FPGAs also had a big year, spurred by two watershed events: the acquisition of Altera by Intel and the widespread deployment of FPGAs in Microsoft’s Azure cloud. For its part, Intel has predicted that 30 percent of datacenter servers will be equipped with FPGAs by 2020, doing such tasks as machine learning, encryption/decryption, data compression, network acceleration, and scientific computing.  Microsoft is doing its part to make that dream come true, having put an exaflop (single precision) worth of FPGAs into its cloud to support the company’s AI services. If all of this comes to fruition at the turn of the decade, 2016 will be seen as the year when the technology was reborn.
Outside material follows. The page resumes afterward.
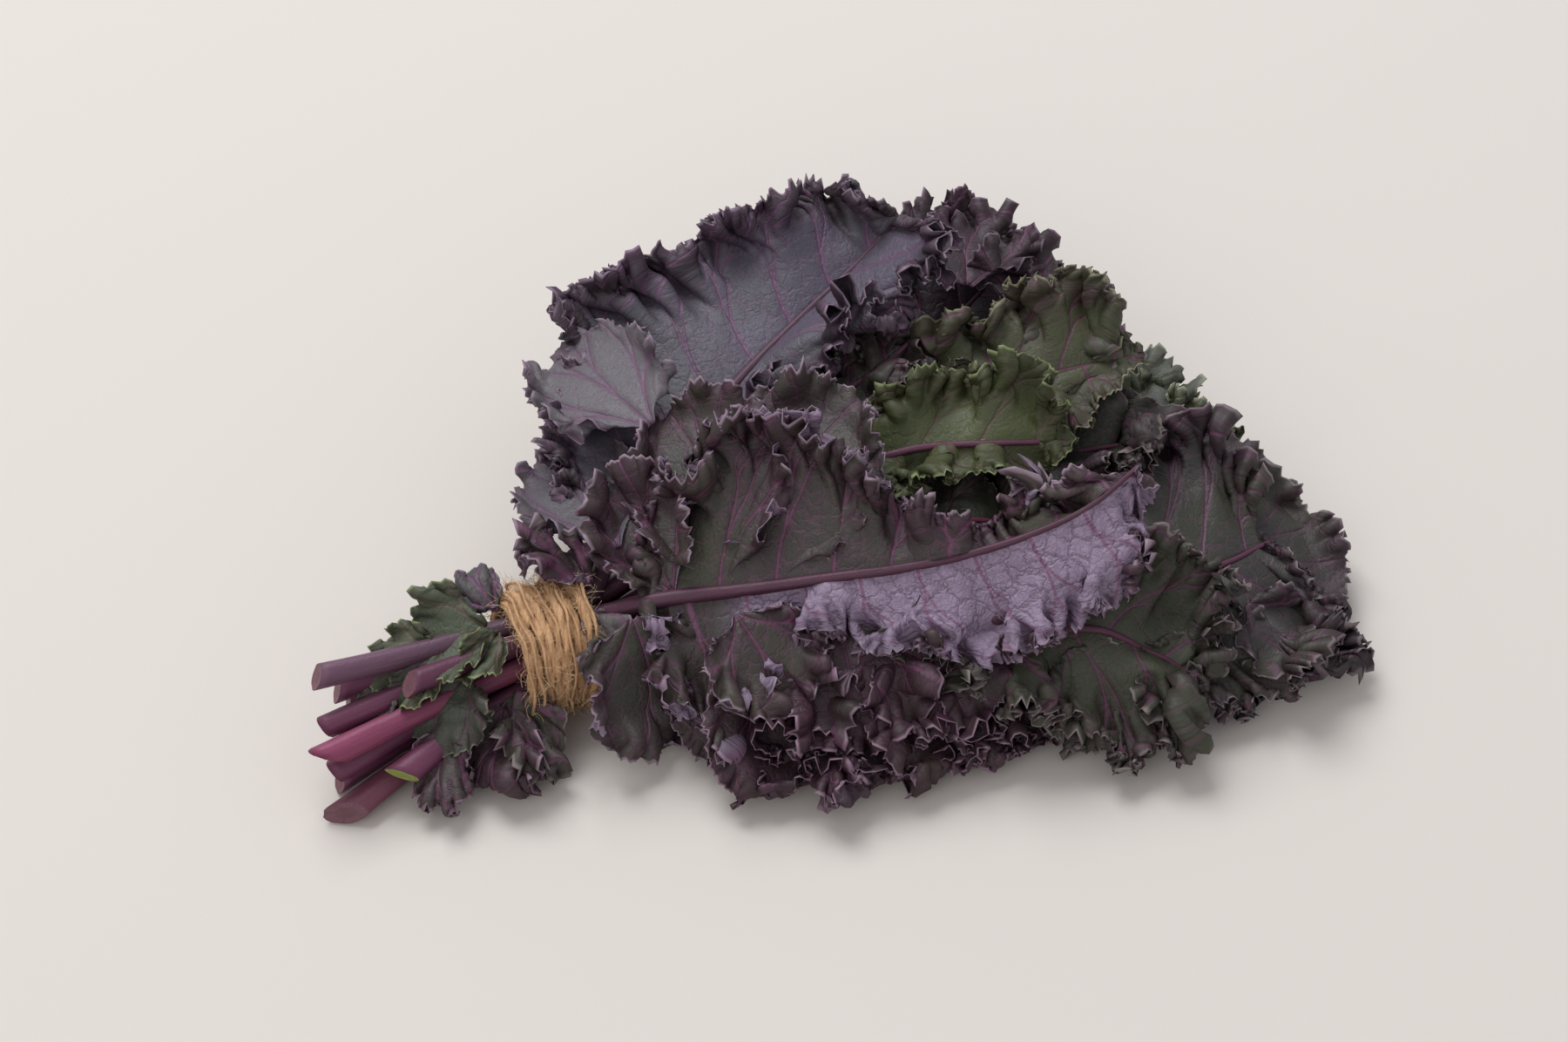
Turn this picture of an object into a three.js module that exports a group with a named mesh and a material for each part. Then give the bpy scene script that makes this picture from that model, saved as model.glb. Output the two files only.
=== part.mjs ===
// A tied bunch of curly kale lying on its side: twelve cut leaves, each one stem, rib and blade in a
// single piece, and the jute twine wound round their stems. Millimetres, +Z up, resting on z = 0.
// +X runs along the stems towards the leaf tips, and the origin is the middle of the footprint.
import * as THREE from "three";

// Driving dimensions
const TIE = { x: -118, y: -6, z: 22, width: 27 }; // middle of the twine binding, and its width along X
const TWINE = { diameter: 3, turns: 8, gap: 0.35, sides: 6, stepsPerTurn: 20 };
const STEM_RADIUS = 4.05; // where the stems pass through the twine
const STEM_RADII = [4.7, STEM_RADIUS, STEM_RADIUS, STEM_RADIUS, 3.2]; // from the cut end to the blade
const RIB_TIP_RADIUS = 0.9;
const BLADE_HALF_THICKNESS = 0.8; // the crisped blade is stood for by a plain sheet
const EDGE_HALF_THICKNESS = 0.5;
const BLADE_STATIONS = 15;
const STEM_STATIONS = 8;
const WAVE = { height: 5, length: 46 }; // the slow wave along a blade's edge
const CLEARANCE = 0.8; // between one leaf and the next above it
const TABLE_CELL = 2; // size of a square of the height map
const SETTLE_ROUNDS = 200;

// Where each stem sits in the binding, from the binding's middle, row by row from the table up.
const ROWS = [
  { up: -11.5, across: [-8.8, 0, 8.8] },
  { up: -3.6, across: [-13.2, -4.4, 4.4, 13.2] },
  { up: 4.3, across: [-8.8, 0, 8.8] },
  { up: 12.1, across: [-4.4, 4.4] },
];
const SLOTS = ROWS.flatMap((row) => row.across.map((y) => ({ y: TIE.y + y, z: TIE.z + row.up })));

const COLOURS = { plum: 0x3a2a36, maroon: 0x43303a, olive: 0x3f4a30, slate: 0x3b3d48, lavender: 0x6d5670 };
const TWINE_COLOUR = 0xb98a54;

// Each leaf, from the table up. cut is the stem's cut end and slant how far the cut leans back per
// millimetre across and up. rib is the midrib's way after the binding, and the blade starts at its
// first point. left and right are the blade's half widths at even steps along it, leftRise and
// rightRise how much each half climbs per millimetre outwards, and sweep how far each half leans
// towards the tip per millimetre outwards.
const LEAVES = [
  {
    name: "far_leaf",
    slot: 1,
    cut: [-203, -19, 5.2],
    slant: [0.3, 0.5],
    rib: [[-62, -6, 8], [0, -4, -1], [60, -2, -2], [120, -8, 3], [164, -18, 14]],
    left: [4, 26, 38, 42, 42, 34, 3],
    right: [4, 22, 32, 36, 36, 28, 3],
    leftRise: [0, 0, 0.05, 0.1, 0.2, 0.25],
    rightRise: [0, 0, 0, 0.05, 0.1, 0.2],
    sweep: [0.35, 0.35],
    colour: COLOURS.olive,
  },
  {
    name: "front_leaf",
    slot: 0,
    cut: [-206, -33, 5.2],
    slant: [-1.2, 0.8],
    rib: [[-80, -26, 11], [-40, -48, 6], [0, -62, 4], [34, -72, 4], [58, -78, 6]],
    left: [4, 16, 24, 28, 26, 20, 3],
    right: [4, 40, 46, 44, 42, 34, 4],
    leftRise: [0, 0.1, 0.2, 0.2],
    rightRise: [0, 0, -0.05, -0.05],
    sweep: [0.3, 0.05],
    colour: COLOURS.maroon,
  },
  {
    name: "back_leaf",
    slot: 2,
    cut: [-196, -6, 5.2],
    slant: [0.4, 0.2],
    rib: [[-62, 12, 12], [0, 42, 12], [50, 66, 16], [94, 82, 24], [124, 92, 38]],
    left: [4, 18, 26, 30, 34, 32, 4],
    right: [4, 24, 36, 46, 50, 40, 4],
    leftRise: [0, 0.1, 0.3, 0.6, 0.7],
    rightRise: [0, 0.1, 0.2, 0.3, 0.4],
    sweep: [0.35, 0.35],
    colour: COLOURS.plum,
  },
  {
    name: "right_leaf",
    slot: 4,
    cut: [-205, -22, 15.2],
    slant: [0.2, -0.5],
    rib: [[-62, -22, 20], [0, -46, 22], [50, -68, 28], [92, -80, 32], [130, -80, 28], [154, -75, 22]],
    left: [4, 18, 30, 48, 60, 48, 4],
    right: [4, 14, 24, 40, 52, 46, 4],
    leftRise: [0, 0.1, 0.2, 0.3, 0.3],
    rightRise: [0, -0.1, -0.3, -0.4, -0.4],
    sweep: [0.35, 0.35],
    colour: COLOURS.slate,
  },
  {
    name: "fold_leaf",
    slot: 3,
    cut: [-184, -33, 14.6],
    slant: [-0.8, -0.4],
    rib: [[-62, -34, 24], [-10, -58, 28], [32, -80, 34], [62, -94, 34], [78, -108, 20], [86, -118, 8]],
    left: [4, 14, 22, 32, 38, 32, 4],
    right: [4, 14, 26, 34, 34, 28, 4],
    leftRise: [0, 0.1, 0.2, 0.1, 0],
    rightRise: [0, -0.2, -0.5, -0.6, -0.3],
    sweep: [0.35, 0.2],
    colour: COLOURS.olive,
  },
  {
    name: "centre_leaf",
    slot: 5,
    cut: [-198, -8, 15.6],
    slant: [0.5, 0.1],
    rib: [[-56, -2, 24], [0, 0, 32], [50, -8, 38], [90, -18, 42], [116, -24, 42]],
    left: [4, 20, 30, 36, 36, 28, 4],
    right: [4, 16, 24, 28, 28, 22, 4],
    leftRise: [0, 0.2, 0.3, 0.3],
    rightRise: [0, 0.2, 0.3, 0.3],
    sweep: [0.35, 0.35],
    colour: COLOURS.slate,
  },
  {
    name: "arch_leaf",
    slot: 6,
    cut: [-190, 5, 16.4],
    slant: [0.3, 0.3],
    rib: [[-50, 16, 30], [0, 20, 40], [52, 12, 52], [92, 4, 62], [126, 0, 60]],
    left: [4, 12, 20, 28, 32, 28, 4],
    right: [4, 8, 14, 18, 18, 14, 3],
    leftRise: [0, 0.4, 0.6, 0.6],
    rightRise: [0, -0.5, -0.8, -0.6],
    sweep: [0.35, 0.35],
    colour: COLOURS.olive,
  },
  {
    name: "dark_leaf",
    slot: 7,
    cut: [-206, -22, 25.4],
    slant: [-0.3, -1.5],
    rib: [[-62, -17, 34], [-30, -20, 38], [0, -28, 42], [35, -36, 44], [58, -42, 44]],
    left: [4, 14, 20, 24, 24, 18, 3],
    right: [4, 12, 18, 20, 20, 15, 3],
    leftRise: [0, 0.1, 0.2, 0.2],
    rightRise: [0, 0.1, 0.1, 0.1],
    sweep: [0.35, 0.35],
    colour: COLOURS.olive,
  },
  {
    name: "green_leaf",
    slot: 8,
    cut: [-203, -10.5, 26.2],
    slant: [0.2, -0.6],
    rib: [[-56, -5, 38], [-10, 0, 50], [26, -6, 60], [55, -20, 64], [82, -28, 60]],
    left: [4, 10, 18, 24, 26, 22, 3],
    right: [4, 8, 12, 15, 15, 11, 3],
    leftRise: [0, 0.4, 0.6, 0.6],
    rightRise: [0, -0.5, -0.8, -0.6],
    sweep: [0.35, 0.35],
    colour: COLOURS.olive,
  },
  {
    name: "inner_leaf",
    slot: 9,
    cut: [-194, 2.5, 27.2],
    slant: [0.3, 0.4],
    rib: [[-60, 8, 40], [-30, 20, 47], [0, 28, 54], [30, 36, 58], [52, 40, 60]],
    left: [4, 14, 20, 22, 20, 15, 3],
    right: [4, 14, 20, 24, 22, 16, 3],
    leftRise: [0, 0.1, 0.2, 0.2],
    rightRise: [0, 0.1, 0.1, 0],
    sweep: [0.35, 0.35],
    colour: COLOURS.maroon,
  },
  {
    name: "upper_leaf",
    slot: 11,
    cut: [-201, 0, 41],
    slant: [0.2, 0.4],
    rib: [[-84, 12, 42], [-45, 38, 50], [-17, 54, 56], [25, 73, 64], [50, 82, 71], [66, 87, 80]],
    left: [4, 52, 50, 78, 72, 60, 52, 42, 36, 30, 22, 4],
    right: [4, 14, 20, 24, 28, 34, 38, 36, 26, 4],
    leftRise: [0, 0.05, 0.1, 0.12, 0.3, 0.4, 0.5, 0.5],
    rightRise: [0, 0, 0.2, 0.4, 0.5, 0.5, 0.4],
    sweep: [0.12, 0.35],
    colour: COLOURS.slate,
  },
  {
    name: "top_leaf",
    slot: 10,
    cut: [-172, -13.6, 37],
    slant: [0.2, 0.6],
    rib: [[-84, -18, 42], [-52, -32, 48], [-26, -44, 54], [11, -60, 62], [40, -67, 68], [64, -70, 76], [84, -68, 86]],
    left: [4, 48, 56, 56, 48, 22, 14, 16, 20, 20, 14, 3],
    right: [4, 46, 34, 16, 22, 26, 28, 30, 28, 20, 4],
    leftRise: [0.2, 0.5, 0.6, 0.6, 0.4, -0.6, -1, -1, -0.8],
    rightRise: [-0.5, -0.8, -0.8, -0.6, -0.9, -0.9, -0.9, -0.9, -0.7],
    sweep: [-0.2, -0.1],
    colour: COLOURS.lavender,
  },
];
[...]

Hit and Miss: Exascale – one step forward, one step back

The US government’s supercomputing program got a boost recently, with the DOE’s Exascale Computing Project rejiggering its timeline to complete the groundwork for the first system by 2021. That accelerates their original plan by at least a year and puts the US back in contention for the race to exascale.  Keep in mind though that China still expects to get its first machine up and running by 2020 and the CEA, France’s Alternative Energies and Atomic Energy Commission, is slated to get its first exascaler that same year.

Meanwhile, Japan’s exascale program, Flagship 2020, is going to be delayed by one or two years.  Fujitsu was originally supposed to deliver its Post-K exascale system to RIKEN in 2019 and go into production in 2020. The purported reason for the delay was semiconductor design issues, presumably related to implementation of the new ARMv8-A SVE processor design.
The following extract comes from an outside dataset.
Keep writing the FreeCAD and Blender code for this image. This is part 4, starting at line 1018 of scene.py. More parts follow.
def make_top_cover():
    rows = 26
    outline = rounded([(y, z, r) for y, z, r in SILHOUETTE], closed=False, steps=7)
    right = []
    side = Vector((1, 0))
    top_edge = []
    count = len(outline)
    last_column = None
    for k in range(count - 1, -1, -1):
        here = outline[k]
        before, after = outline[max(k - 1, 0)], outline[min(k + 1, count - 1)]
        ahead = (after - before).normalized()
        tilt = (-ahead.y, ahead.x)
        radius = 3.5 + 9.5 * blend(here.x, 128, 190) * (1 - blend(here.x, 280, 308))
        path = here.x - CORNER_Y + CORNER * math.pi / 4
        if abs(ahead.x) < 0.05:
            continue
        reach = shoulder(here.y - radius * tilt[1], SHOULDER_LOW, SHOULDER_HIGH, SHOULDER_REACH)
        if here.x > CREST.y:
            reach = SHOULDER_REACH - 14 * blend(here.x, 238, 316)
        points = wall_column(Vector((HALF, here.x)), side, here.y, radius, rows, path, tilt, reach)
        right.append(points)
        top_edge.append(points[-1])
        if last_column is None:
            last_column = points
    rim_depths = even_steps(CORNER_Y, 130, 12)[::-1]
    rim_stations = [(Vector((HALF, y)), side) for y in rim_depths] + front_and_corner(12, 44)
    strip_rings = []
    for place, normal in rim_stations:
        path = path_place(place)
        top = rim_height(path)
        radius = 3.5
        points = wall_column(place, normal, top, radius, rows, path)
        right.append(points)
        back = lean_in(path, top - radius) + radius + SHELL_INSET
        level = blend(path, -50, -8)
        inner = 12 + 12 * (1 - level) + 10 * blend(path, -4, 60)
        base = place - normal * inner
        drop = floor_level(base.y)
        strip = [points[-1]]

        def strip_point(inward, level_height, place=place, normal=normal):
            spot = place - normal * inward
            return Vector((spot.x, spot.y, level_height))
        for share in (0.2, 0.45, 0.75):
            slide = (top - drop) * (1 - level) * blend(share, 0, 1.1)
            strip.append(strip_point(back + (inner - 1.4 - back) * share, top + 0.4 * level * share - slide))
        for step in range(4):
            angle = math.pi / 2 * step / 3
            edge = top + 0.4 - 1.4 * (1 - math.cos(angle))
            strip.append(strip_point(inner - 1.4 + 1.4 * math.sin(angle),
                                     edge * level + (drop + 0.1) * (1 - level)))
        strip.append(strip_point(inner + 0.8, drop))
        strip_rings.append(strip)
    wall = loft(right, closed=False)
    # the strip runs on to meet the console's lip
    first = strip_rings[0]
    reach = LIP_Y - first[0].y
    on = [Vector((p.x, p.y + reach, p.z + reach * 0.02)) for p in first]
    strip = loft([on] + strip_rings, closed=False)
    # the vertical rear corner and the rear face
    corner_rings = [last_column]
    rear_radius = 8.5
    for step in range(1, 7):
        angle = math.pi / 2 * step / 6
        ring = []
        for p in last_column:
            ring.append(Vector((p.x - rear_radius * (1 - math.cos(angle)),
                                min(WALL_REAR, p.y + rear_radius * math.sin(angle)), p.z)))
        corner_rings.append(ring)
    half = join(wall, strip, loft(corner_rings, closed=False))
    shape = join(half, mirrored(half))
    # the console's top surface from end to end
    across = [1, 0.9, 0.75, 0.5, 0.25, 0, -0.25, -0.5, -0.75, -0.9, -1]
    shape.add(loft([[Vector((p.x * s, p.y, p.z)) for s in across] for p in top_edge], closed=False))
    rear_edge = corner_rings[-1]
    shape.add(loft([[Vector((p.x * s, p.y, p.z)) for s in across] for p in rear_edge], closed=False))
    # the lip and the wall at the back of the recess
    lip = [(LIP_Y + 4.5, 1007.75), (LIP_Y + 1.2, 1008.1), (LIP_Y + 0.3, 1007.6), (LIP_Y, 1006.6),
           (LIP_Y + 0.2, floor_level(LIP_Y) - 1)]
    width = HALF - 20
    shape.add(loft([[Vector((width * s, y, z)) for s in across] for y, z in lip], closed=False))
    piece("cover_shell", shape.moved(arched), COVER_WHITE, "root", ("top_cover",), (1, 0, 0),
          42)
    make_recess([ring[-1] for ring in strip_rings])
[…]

The irony of all this jockeying for position is that by the turn of the decade, it’s quite possible nobody will care much who reached the exascale milestone first or if it was reached at all. The broadening scope of data analytics, which is now being turbo-charged by machine learning, has pushed some of the enthusiasm around traditional flops-focused supercomputing into the background. That’s not a good or bad thing, it’s just the inevitable progression of technology and applications.